Kuala Lumpur: Sceptical aviation analysts questioned on Friday the notion that a missing Malaysian airliner may have flown thousands of kilometres off course into the Indian Ocean, crossing undetected over a sensitive region bristling with military radar.

While hard to square with a number of ground realities, the theory appeared serious enough for the US Navy to mobilise valuable assets to investigate further, after the White House cited “new information” that the plane might have flown for hours after vanishing over the South China Sea.

“For an aircraft to just absolutely disappear at this level of technology in this age over a very busy sky of Southeast Asia is totally incongruous,” said Neil Hansford, chairman of leading Australian airline consultancy Strategic Aviation Solutions.

“But you have to wonder, why is the USS Kidd steaming to the Andaman Sea at 33 knots...because if the aircraft is anywhere it’s probably in the South China Sea or the Gulf of Thailand.”

A US Navy official said the destroyer USS Kidd was being sent to the Indian Ocean — on the opposite side of the Malaysian peninsula from where contact was lost — to investigate.

The shift in focus came as multiple US media reports, citing American officials, said that flight MH370’s communication system continued to “ping” a satellite for up to four hours after it disappeared en route from Kuala Lumpur to Beijing.

The reports amplified on Malaysia’s belief, based on a radar sighting, that the plane may have mysteriously turned back towards Kuala Lumpur just over an hour into its flight when no technical problem was apparent, on a calm night in fine weather.

Hansford said all the information he had seen pointed to a sudden, catastrophic event such as a mid-air explosion. He balked at the idea of the plane flying on for more than four hours through various national airspaces.

“An aircraft, without any transponders on, going over the top of anybody’s airspace would have become a military incident and somebody would have done something,” Hansford said.

Southeast Asia, and particularly the South China Sea, is a hotbed of bitter territorial disputes that are the subject of round-the clock surveillance by the competing parties.

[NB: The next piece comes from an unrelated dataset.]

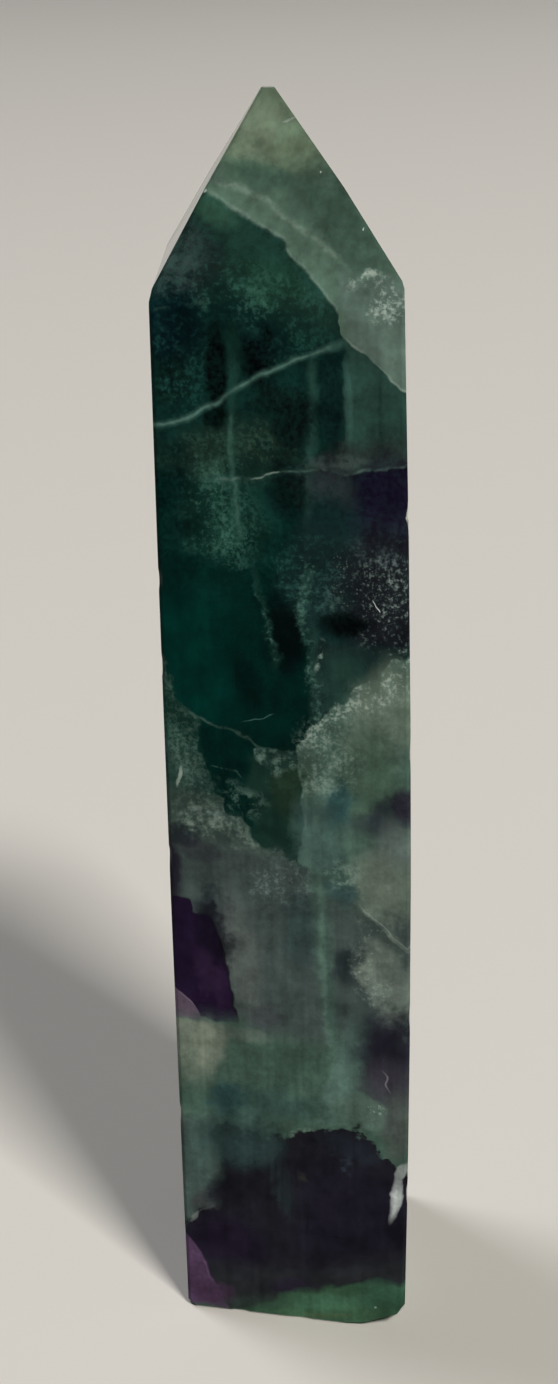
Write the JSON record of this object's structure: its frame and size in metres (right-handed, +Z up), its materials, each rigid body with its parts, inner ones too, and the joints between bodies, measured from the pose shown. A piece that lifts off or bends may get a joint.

Flying from the point where radar contact was lost to the Indian Ocean would have taken the plane through airspace monitored by Malaysian, Thai, Vietnamese, Chinese, Indonesian and Indian military radar.

“How did it get past all of that?” said Gerry Soejatman, an independent aviation analyst based in Jakarta.

One possibility is that the radar systems did pick something up, but it was unclear, and there was a reluctance to flag up data that would also reveal details about military radar capabilities.

“Defence is not only about having the capability but also not disclosing what capabilities you don’t have,” said David Kaminski-Morrow, the London-based air transport editor for Flight International.

“I am sure there is a lot of discussion in the back rooms on what information you want to put out there to help search for the aircraft, and what you don’t want out in the public domain,” he said.

Neither the US Navy nor White House has detailed the source of the intelligence that led to the redeployment of the USS Kidd.

The confounding mystery has fuelled a host of contending scenarios, including a mid-air explosion, terrorist act, catastrophic technical failure, pilot suicide or rogue missile strike.

The idea that it flew for hours, and thousands of kilometres, over the Indian Ocean would appear to lend credence to the notion of some sort of cockpit takeover.

The theory has gathered further weight from other unconfirmed reports that the plane’s two main automated communication systems shut down 14 minutes apart — suggesting this was done manually rather than caused by an explosion or other sudden catastrophic event.

But Soejatman said the time lag could have been the result of a fire.

“We have seen cases where there have been cockpit fires, and then the systems go down one by one,” he said. “It doesn’t necessarily have to be deliberate.”

Several analysts noted that speculation was being fuelled by the public’s widespread disbelief that a modern passenger plane carrying 239 people could vanish without trace — in an age of instant communication where smartphones have brought advanced technology into everyone’s pockets.

Although it has been almost a week, Paul Yap, an aviation lecturer at Temasek Polytechnic in Singapore, argued that the search was “still in its very early days” and that expectations had to be re-calibrated.

“The unusual problem and maybe the most important one in this case is that there is nothing that can tell them exactly how to deploy their resources,” he said.

“I know that is frustrating to hear...especially for the families, but right now that is the reality.”